De Manuel Vázquez Montalbán, y armados siempre de la consiguiente atención flotante, actitud que la molicie del verano propicia de manera notable, pueden leer su serie sobre Carvalho, provistos de papel y lápiz a fin de ir tomando notas de lo más interesante del asunto, que no es otra cosa que la abundante colección de recetas de cocina que el autor va desgranando aquí y allá, hasta completar no menos de una docena en cada una de sus intrigas, con lo que el lector tiene resuelta la fastidiosa tarea de rumiar a media tarde qué diablos va a preparar esa noche para la cena, pues resultan tan amenas como sencillas, aunque suponga un misterio saber qué demonios pintan en sus novelas.

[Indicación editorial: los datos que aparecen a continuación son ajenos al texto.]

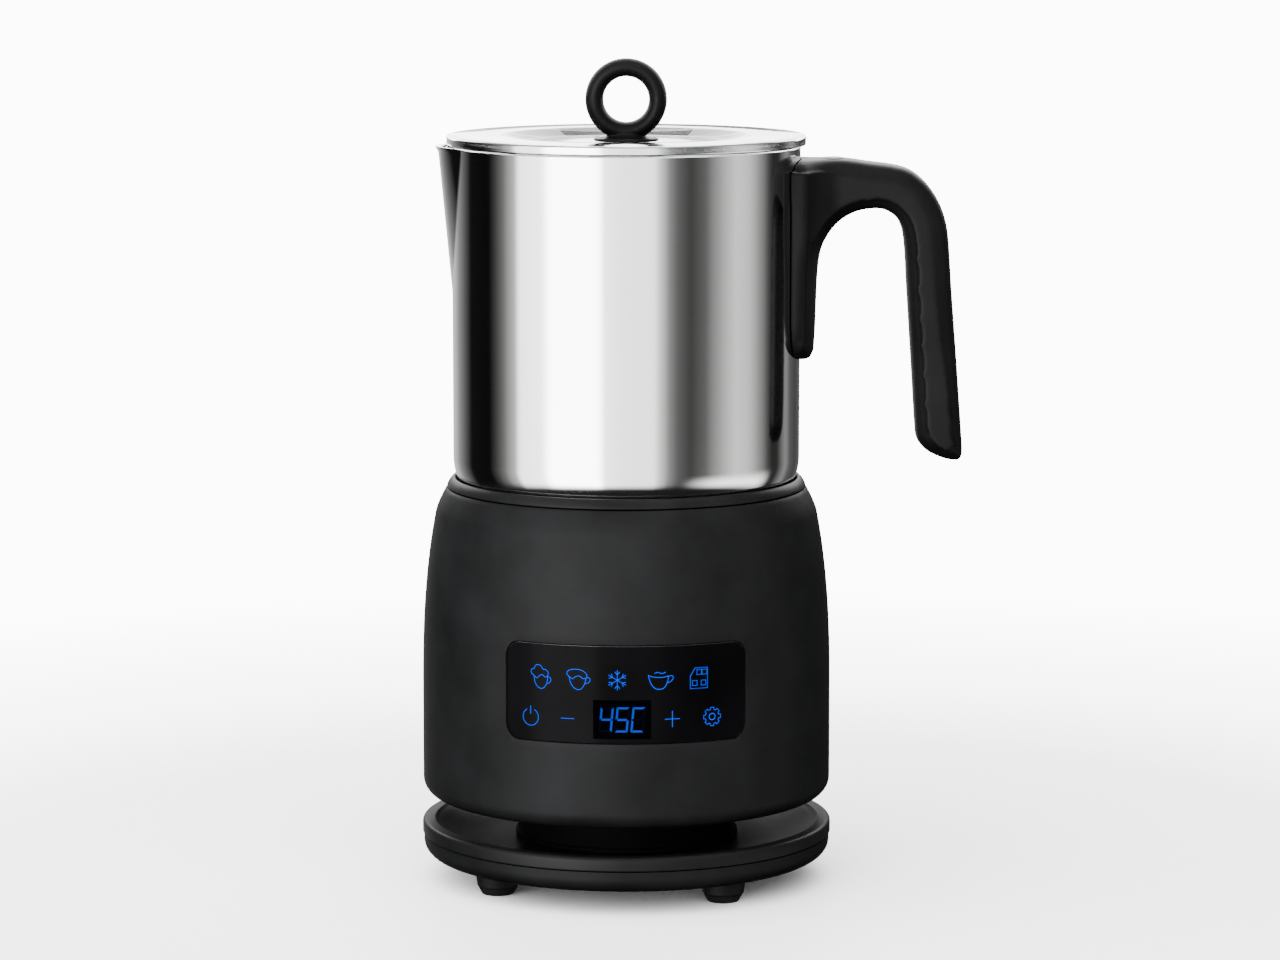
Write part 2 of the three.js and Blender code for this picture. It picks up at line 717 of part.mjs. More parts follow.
// The strap spot-welded to the jug's wall, with a tab that the screw pulls the handle down on. Grown by the
// clearance it is the pocket in the handle.
function bracketSolid(grow) {
  const half = handle.strapHalfWidth + grow;
  const low = tabLevel - handle.strapHeight - grow;
  const high = tabLevel + handle.strap + grow;
  const outer = strapInner + handle.strap + grow;
  const sheet = tube(strapInner - grow, outer, low, high, fineFacets);
  const strap = sheet.intersect(block([0, outer + 1], [-half, half], [low - 1, high + 1]));
  const reach = jug.radius + handle.screwReach + 3.6 + grow;
  const tab = block([strapInner + 0.4, reach], [-5 - grow, 5 + grow], [tabLevel - grow, high]);
  return join(strap, tab);
}

function handleBracket() {
  const axis = [jug.radius + handle.screwReach, 0, 0];
  return cut(bracketSolid(0), rod(handle.bore, tabLevel - 2, tabLevel + 4).translate(axis));
}

function handleScrew() {
  const head = tabLevel + 6 + gap;
  const solid = join(rod(handle.bore - gap, tabLevel - 5, head + 0.5), rod(3, head, head + 1.6));
  return solid.translate([jug.radius + handle.screwReach, 0, 0]);
}

function handleCap() {
  const low = tabLevel + 6 + 2 * gap + 1.6;
  return rod(handle.capRadius, low, handleTop - 0.5).translate([jug.radius + handle.screwReach, 0, 0]);
}

// ---------------------------------------------------------------- the lid

const skirtOuter = jug.radius - jug.wall - gap - seal.thickness;
const skirtLow = lidTop - lid.edge - lid.skirtDepth;

function lidDisc() {
  const rim = jug.radius + lid.overhang;
  const recessFloor = lidTop - lid.recessDepth;
  const hole = ring.stud + gap;
  return turned([
    point(hole, lidUnderside),
    point(skirtOuter - lid.skirt, lidUnderside),
    point(skirtOuter - lid.skirt, skirtLow),
    point(skirtOuter, skirtLow),
    point(skirtOuter, lidTop - lid.edge),
    point(rim - 0.4, lidTop - lid.edge),
    point(rim, lidTop - lid.edge + 0.4),
    point(rim, lidTop - 0.6),
    point(rim - 0.6, lidTop),
    point(lid.recess + 0.6, lidTop),
    point(lid.recess, lidTop - 0.5),
    point(lid.recess - 1, recessFloor),
    point(hole, recessFloor),
  ]);
}

function lidSeal() {
  const low = skirtLow + 0.8;
  const outer = skirtOuter + seal.thickness;
  const inner = skirtOuter + gap;
  return tube(inner, outer, low, low + seal.height, fineFacets);
}

// The finger ring stands across Y on a short waisted neck, with a flange in the recess and a stud below.
function ringHandle() {
  const level = lidTop + ring.rise;
  const half = ring.depth / 2;
  const middle = (ring.outer + ring.inner) / 2;
  const section = new THREE.EllipseCurve(middle, 0, (ring.outer - ring.inner) / 2, half);
  const hoop = new THREE.LatheGeometry(section.getPoints(10).slice(0, -1).concat(section.getPoint(0)), 32);
  const finger = solidOf(hoop.translate(0, 0, level));
  const flangeLow = lidTop - lid.recessDepth + gap;
  const flangeHigh = flangeLow + ring.flangeHeight;
  const stem = turned(
    [
      point(0, lidUnderside - ring.nutHeight - gap),
      point(ring.stud, lidUnderside - ring.nutHeight - gap),
      point(ring.stud, flangeLow),
      point(ring.flange, flangeLow),
      point(ring.flange, flangeHigh - 0.4),
      point(ring.flange - 0.6, flangeHigh),
      point(ring.neckFoot, flangeHigh),
      point(ring.neckRadius, level - ring.outer + 1.5),
      point(ring.neckRadius, level - ring.outer + 2.4),
      point(0, level - ring.outer + 2.4),
    ],
    plainFacets,
  );
  return join(finger, stem);
}

const ringNut = () =>
  tube(ring.stud + gap, ring.nut, lidUnderside - gap - ring.nutHeight, lidUnderside - gap, 6 * 4);

// ---------------------------------------------------------------- finishes and the assembly

const finish = (color, roughness, metalness = 0) => ({ color, roughness, metalness });
const finishes = {
  housing: finish(0x17181a, 0.62),
  satin: finish(0x1c1d1f, 0.4),
  rubber: finish(0x1e1e1f, 0.85),
  steel: finish(0xc9ccd0, 0.16, 1),
  glass: finish(0x08090b, 0.08),
  clear: finish(0xe4e8ea, 0.08),
  silicone: finish(0xd8dcdc, 0.6),
  copper: finish(0xb8703a, 0.4, 1),
  ferrite: finish(0x2e2e30, 0.75),
  zinc: finish(0xa8abae, 0.45, 1),
  circuit: finish(0x1f5b38, 0.55),
  nylon: finish(0xd9d4c6, 0.55),
};

const part = new THREE.Group();

function addBody(pieces) {
  const group = new THREE.Group();
  for (const [name, solid, look] of pieces) {
    const mesh = new THREE.Mesh(geometryOf(solid), new THREE.MeshStandardMaterial(finishes[look]));
    mesh.name = name;
    group.add(mesh);
  }
  part.add(group);
}

// The same piece at equal angles round the axis, each copy a node of its own.
function copies(count, name, make, look, radius, turn) {
  return around(count, radius, make, turn).map((solid, i) => [`${name}_${i + 1}`, solid, look]);
}

addBody([
  ["plinth_bottom", plinthBottom(), "housing"],
  ...copies(4, "foot_pad", footPad, "rubber", foot.circle, footTurn),
  ["plinth_top", plinthTop(), "housing"],
  ...copies(3, "base_screw", baseScrew, "zinc", screw.circle, -90),
  ["neck_collar", neckCollar(), "housing"],
  ["cord_gland", cordGland(), "rubber"],
  ["housing_floor", housingFloor(), "housing"],
  ["housing_shell", housingShell(), "housing"],
  ["seat_ring", seatRing(), "housing"],
  ["jug_seat", jugSeat(), "satin"],
  ["touch_lens", touchLens(), "glass"],
  ["display_board", displayBoard(), "circuit"],
  ["digit_module", digitModule(), "nylon"],
  ["induction_coil", inductionCoil(), "copper"],
  ["coil_former", coilFormer(), "nylon"],
  ...copies(ferrite.count, "ferrite_bar", ferriteBar, "ferrite", 0, 45),
  ["motor_bracket", motorBracket(), "zinc"],
  ["motor_can", motorCan(), "zinc"],
  ["motor_bearing_lower", motorBearing(motorBottom), "steel"],
  ["motor_bearing_upper", motorBearing(motorTop - motor.bearing), "steel"],
  ["power_board", powerBoard(), "circuit"],
  ["filter_capacitor", filterCapacitor(), "ferrite"],
  ["choke_coil", chokeCoil(), "copper"],
  ["heat_sink", heatSink(), "zinc"],
  ["power_transistor", powerTransistor(), "ferrite"],
  ["terminal_block", terminalBlock(), "nylon"],
  ["fan_frame", fanFrame(), "satin"],
  ["sensor_spring", sensorSpring().translate([0, sensor.circle, 0]), "steel"],
]);
addBody([["sensor_button", sensorButton().translate([0, sensor.circle, 0]), "steel"]]);
addBody([
  ["motor_shaft", motorShaft(), "steel"],
  ["motor_rotor", motorRotor(), "copper"],
  ["magnet_carrier", magnetCarrier(), "nylon"],
  ["drive_magnet", driveMagnet(), "ferrite"],
]);
addBody([["fan_rotor", fanRotor(), "satin"]]);
addBody([
  ["jug_wall", jugWall(), "steel"],
  ["whisk_pin", whiskPin(), "steel"],
  ["handle_grip", handleGrip(), "satin"],
  ["handle_bracket", handleBracket(), "steel"],
  ["handle_screw", handleScrew(), "zinc"],
  ["handle_cap", handleCap(), "satin"],
]);
addBody([["whisk_bush", whiskBush(), "steel"]]);
addBody([
  ["whisk_disc", whiskDisc(), "satin"],
  ["whisk_magnet", whiskMagnet(), "ferrite"],
  ["froth_ring", frothRing(), "steel"],
]);
addBody([
  ["lid_disc", lidDisc(), "clear"],
  ["lid_seal", lidSeal(), "silicone"],
  ["ring_handle", ringHandle(), "satin"],
  ["ring_nut", ringNut(), "steel"],
]);

// The frame's origin is the middle of the part's bottom face.
const bounds = new THREE.Box3().setFromObject(part);
const middle = bounds.getCenter(new THREE.Vector3());
part.position.set(-middle.x, -middle.y, -bounds.min.z);

export default part;
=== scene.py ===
"""An induction milk frother: the looks of a steel jug with a clear lid on a round black heated base."""

import json
import logging
import math
from collections.abc import Callable, Iterable, Sequence
from dataclasses import dataclass, field
from enum import Enum

import bmesh
import bpy
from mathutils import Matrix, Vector


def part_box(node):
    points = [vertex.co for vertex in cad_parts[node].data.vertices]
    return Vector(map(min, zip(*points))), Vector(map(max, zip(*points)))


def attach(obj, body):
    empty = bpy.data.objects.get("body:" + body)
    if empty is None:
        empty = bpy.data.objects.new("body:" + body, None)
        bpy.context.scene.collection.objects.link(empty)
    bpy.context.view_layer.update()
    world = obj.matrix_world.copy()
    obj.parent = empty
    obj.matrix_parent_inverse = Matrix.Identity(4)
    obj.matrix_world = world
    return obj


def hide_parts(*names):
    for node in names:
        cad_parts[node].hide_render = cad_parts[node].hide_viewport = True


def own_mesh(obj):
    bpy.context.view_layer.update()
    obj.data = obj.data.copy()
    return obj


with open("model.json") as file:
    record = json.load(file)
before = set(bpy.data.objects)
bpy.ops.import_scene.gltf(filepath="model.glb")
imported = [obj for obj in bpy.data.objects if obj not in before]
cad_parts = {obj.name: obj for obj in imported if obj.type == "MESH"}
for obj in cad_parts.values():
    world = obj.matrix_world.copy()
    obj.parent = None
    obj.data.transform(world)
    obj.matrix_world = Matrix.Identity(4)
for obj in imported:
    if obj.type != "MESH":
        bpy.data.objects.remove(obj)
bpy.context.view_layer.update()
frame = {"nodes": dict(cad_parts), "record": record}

log = logging.getLogger("milk_frother")

MM = 0.001
Point = tuple[float, float]
Point3 = tuple[float, float, float]
Colour = tuple[float, float, float]

JUG_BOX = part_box("jug_seat")
AXIS_X = (JUG_BOX[0].x + JUG_BOX[1].x) / 2
AXIS_Y = (JUG_BOX[0].y + JUG_BOX[1].y) / 2


def low(node: str) -> float:
    """The level of a CAD node's lowest point, in millimetres."""
    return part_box(node)[0].z / MM


def high(node: str) -> float:
    """The level of a CAD node's highest point, in millimetres."""
    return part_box(node)[1].z / MM


# ---------------------------------------------------------------- node trees


class Links:
    """A short way to add nodes to a tree and join them."""

    def __init__(self, tree: bpy.types.NodeTree) -> None:
        """Keeps the tree that the nodes go into."""
        self.tree = tree

    def add(self, kind: str, settings: dict | None = None, **sockets: object) -> bpy.types.Node:
        """Adds one node.

        Args:
            kind: the node's type.
            settings: the node's own properties.
            sockets: values or output sockets for its inputs, by name with _ for a space.

        Returns:
            The new node.
        """
        node = self.tree.nodes.new(kind)
        for key, value in (settings or {}).items():
            setattr(node, key, value)
        for key, value in sockets.items():
            self.put(node, key.replace("_", " "), value)
        return node

    def put(self, node: bpy.types.Node, name: str | int, value: object) -> None:
        """Gives a node's input a value, or links an output socket to it."""
        target = node.inputs[name]
        if isinstance(value, bpy.types.NodeSocket):
            self.tree.links.new(value, target)
        else:
            target.default_value = value

    def maths(self, operation: str, *values: object) -> bpy.types.NodeSocket:
        """A Math node's result for up to three values."""
        node = self.tree.nodes.new("ShaderNodeMath")
        node.operation = operation
        for index, value in enumerate(values):
            self.put(node, index, value)
        return node.outputs[0]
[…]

Aparte de best-sellers de mucha fama y mayores ventas y otros productos de hamburguesería, conviene andarse con cierto ojito con Fernando Savater (habituado a hacerse pasar por periodista entre filósofos y por filósofo entre periodistas), ya que en la mayoría de sus páginas el lector pasará del tedio al aburrimiento en un pis pas ante una impactante acumulación de ingeniosidades encadenadas que le harán desdeñar el libro y hasta es posible que le lleven a echar seriamente de menos la severidad jansenista y la concisión conceptual de Corín Tellado, y hasta de Woody Allen, si a eso vamos, pues es sabido que el sabio neoyorkino rara vez se permite una broma o un simple chistecito en su endémica propensión al sentimiento trágico de la vida.

Los ejemplos podrían multiplicarse, pero no aburriré más al acalorado lector. Lo mismo que en el Mayo del 68 se decía, medio en broma medio en serio, que "de Mao, con cuidao; de Lenin, un poquitín; de Marcuse, no se abuse", etc., diría que "a Cela, ni la oreja; a Umbral, tú de qué vas; a Muñoz Molina, vale ya de moralinas; a Juan Goytisolo, qué poco meollo; a Ruiz Zafón, menudo tostón", y así hasta que el lector complete a su gusto, si su gusto es, una lista de letraheridos que se diría más herida que letrada en su pasión por las listas, las que sean, incluso en algunos casos por las tontas, también las que sean. Y, en fin, no se me olvidaba, no: y ese Máñez, que se calle.